Уитменовский вариант американской религии держится на самом самобытном аспекте «Песни о себе» — духовной «карте», согласно которой мы все состоим из трех компонентов: души (soul), себя (self) и подлинного Я (real те или me myself). Я пользуюсь терминами самого Уитмена, которые не сводятся к фрейдовским или каким-нибудь другим психологическим категориям. В первую очередь Уитмен разделяет «душу» и «себя»: душа, подобно телу, в очень большой степени является частью природы, природы несколько отчужденной. Под душой Уитмен понимает характер (или этос), противопоставляемый «себе», то есть личности (или пафосу). Характер действует, а личность страдает, даже если речь идет о приятном страдании от страсти, высокой или низкой. Поэтому когда Уитмен говорит «моя душа», он имеет в виду свою темную сторону, отрешенный, или отчужденный, компонент свой природы. Когда он говорит о «себе», как в названии — «Песня о себе», он имеет в виду то, что называет Уолтом Уитменом, американцем, буяном, явно агрессивным мужчиной.

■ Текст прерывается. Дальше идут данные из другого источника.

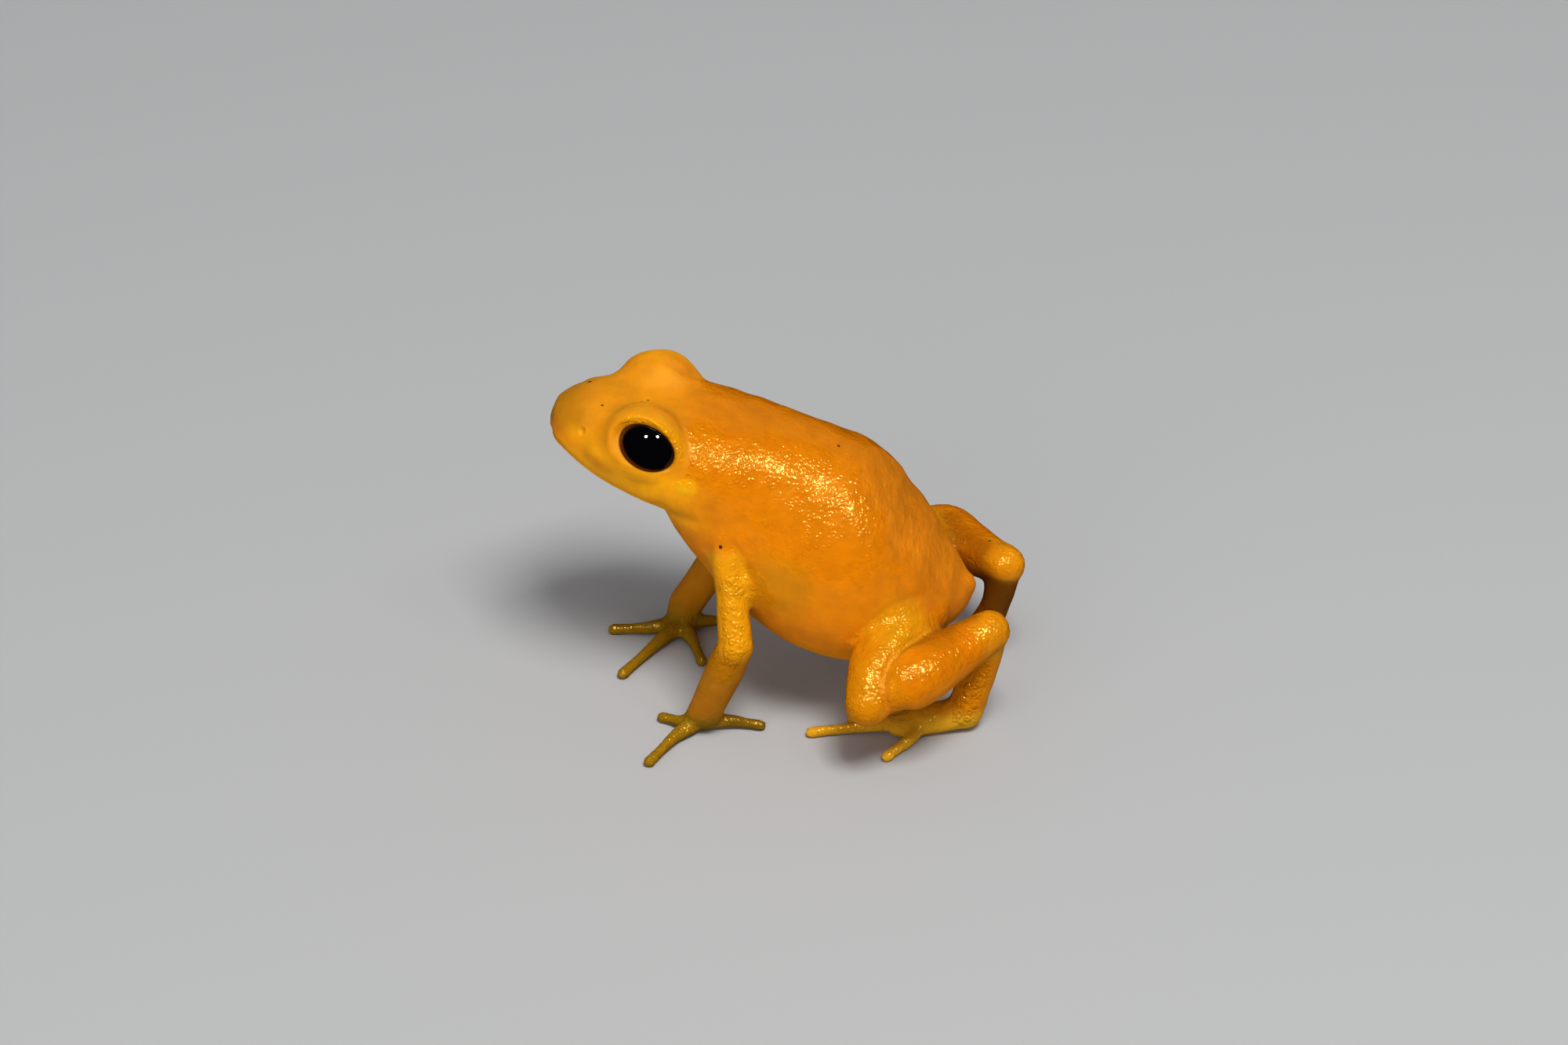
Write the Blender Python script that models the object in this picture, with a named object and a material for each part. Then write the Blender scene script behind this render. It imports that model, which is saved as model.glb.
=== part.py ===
"""A golden mantella, life size and still: a small frog sitting up on its arms, heels raised behind.

Sizes are in millimetres until a mesh is made, then metres. The snout points along -X, the animal's
left side is -Y, up is +Z, and the floor is at z = 0. Every named part is its own closed solid, and
GAP keeps it clear of the part that it grows from.
"""

import bmesh
import bpy
import numpy as np
from mathutils import Matrix, Vector

MM = 0.001

# Clearances and the shift that puts the middle of the footprint over the origin
GAP = 0.3
EYE_GAP = 0.15
CENTRE = np.array([-0.64, 0.35, 0.0])

# Eyes, lids and the cheeks round them, with y counted outwards from the midline; the eyeball's last
# radius lies along its line of sight
EYE_RADII = np.array([1.8, 1.8, 1.72])
EYE = np.array([-7.5, 2.75, 16.4])
EYE_LOOKS = np.array([0.02, 0.92, 0.49])
EYE_SLIT = np.array([1.0, 0.15, -0.52])
EYE_OPENING = (1.53, 1.15)
LID_RADII = np.array([2.28, 1.95, 2.2])
LID = EYE + np.array([-0.24, -0.12, 0.14])
CHEEK = np.array([-8.1, 2.2, 16.0])
CHEEK_RADII = np.array([2.9, 2.05, 1.75])

# Nostrils, mouth line and eardrums
NOSTRIL = np.array([-11.09, 2.3, 16.85])
NOSTRIL_RADIUS = 0.22
LIP_GROOVE_RADIUS = 0.12
LIP_ROW = 6.4
LIP_ANGLE_FRONT = 18.0
LIP_ANGLE_BACK = 32.0
EAR = np.array([-5.3, 4.2, 14.95])
EAR_RADII = np.array([0.48, 0.25, 0.36])

# Trunk from the snout's tip to the vent. Each row is a section across the body's axis: x and z of its
# widest level, half width, height above that level, depth below it, and how square it is above and below.
TRUNK = np.array([
    [-12.95, 16.02, 0.85, 0.85, 0.52, 2.0, 2.0],
    [-12.65, 16.00, 1.50, 1.42, 0.86, 2.0, 2.0],
    [-12.00, 15.90, 2.12, 1.92, 1.16, 2.1, 2.1],
    [-10.90, 15.70, 2.90, 2.25, 1.64, 2.6, 2.2],
    [-9.30, 15.35, 3.75, 2.52, 2.00, 2.9, 2.3],
    [-7.50, 15.00, 4.28, 2.60, 2.30, 2.8, 2.4],
    [-5.80, 14.35, 4.30, 3.40, 2.48, 2.6, 2.3],
    [-4.10, 13.10, 4.34, 4.64, 3.48, 2.4, 2.2],
    [-2.20, 11.42, 4.80, 5.80, 4.12, 2.2, 2.1],
    [-0.30, 9.86, 5.45, 6.36, 4.60, 2.2, 2.1],
    [1.70, 8.62, 5.85, 6.13, 4.80, 2.2, 2.1],
    [3.70, 7.76, 5.70, 5.46, 4.64, 2.2, 2.1],
    [5.50, 7.28, 4.90, 4.32, 4.07, 2.2, 2.1],
    [7.10, 6.95, 3.60, 3.22, 3.00, 2.1, 2.0],
    [8.40, 6.90, 2.10, 2.00, 1.85, 2.0, 2.0],
    [9.15, 6.95, 1.00, 0.95, 0.90, 2.0, 2.0],
])
NECK_ROW = 7

# Joint centres of the limbs, with y counted outwards from the midline
SHOULDER = np.array([-3.4, 3.7, 12.0])
ELBOW = {"left": (-2.5, 6.0, 6.4), "right": (-3.5, 6.4, 6.2)}
WRIST = {"left": (-4.3, 5.3, 1.35), "right": (-6.65, 4.6, 1.4)}
HIP = np.array([7.0, 2.1, 6.8])
KNEE = {"left": (4.75, 8.2, 4.75), "right": (5.0, 8.9, 4.85)}
HEEL = {"left": (10.6, 3.0, 6.3), "right": (10.85, 3.2, 6.35)}
ANKLE = np.array([9.4, 3.0, 1.0])
SHANK_LIFT = {"left": (0.1, 0.82, 0.56), "right": (0.1, 0.35, 0.15)}

# Palms, then each finger's middle and tip, inner finger first, in the frame itself
PALM = {"left": (-4.7, -4.85, 0.5), "right": (-6.9, 4.0, 0.5)}
FINGERS = {
    "left": [
        ((-4.4, -4.0, 0.38), (-4.5, -2.8, 0.24)),
        ((-5.6, -5.0, 0.42), (-6.7, -4.5, 0.24)),
        ((-5.8, -6.45, 0.42), (-6.85, -8.6, 0.24)),
        ((-2.9, -4.65, 0.45), (-1.4, -4.6, 0.24)),
    ],
    "right": [
        ((-5.6, 4.5, 0.40), (-4.4, 4.9, 0.24)),
        ((-6.0, 2.5, 0.42), (-5.3, 0.9, 0.24)),
        ((-8.0, 1.8, 0.45), (-9.4, -0.8, 0.24)),
        ((-8.7, 3.4, 0.42), (-10.5, 3.3, 0.24)),
    ],
}

# Soles, then each toe's middle and tip, inner toe first, with y counted outwards from the midline
SOLE = [(7.2, 3.5, 0.55), (6.0, 4.0, 0.42)]
TOES = [
    ((6.6, 2.6, 0.36), (5.9, 1.9, 0.24)),
    ((5.9, 3.0, 0.36), (4.7, 2.3, 0.24)),
    ((5.2, 3.7, 0.36), (3.4, 3.5, 0.24)),
    ((4.2, 4.2, 0.38), (1.35, 4.9, 0.24)),
    ((6.6, 5.2, 0.38), (5.6, 6.6, 0.24)),
]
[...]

Но «сам» Уитмен, как он с готовностью признает, разделен надвое. Есть еще утонченная, женственная часть «себя», которую он называет «подлинным Я», или просто «Я», «Я сам», и отождествляет с могучим квартетом ночи, смерти, матери и моря. Уитменова душа непознаваема по своей природе, это в некотором роде пустота, буйная же личность — образ, или маска, бесконечно подвижная череда отождествлений. Но подлинное Я — не просто познаваемая сфера, но самая способность к познанию, что-то вроде гностической способности субъекта познавать, подобно тому как он сам познан[344].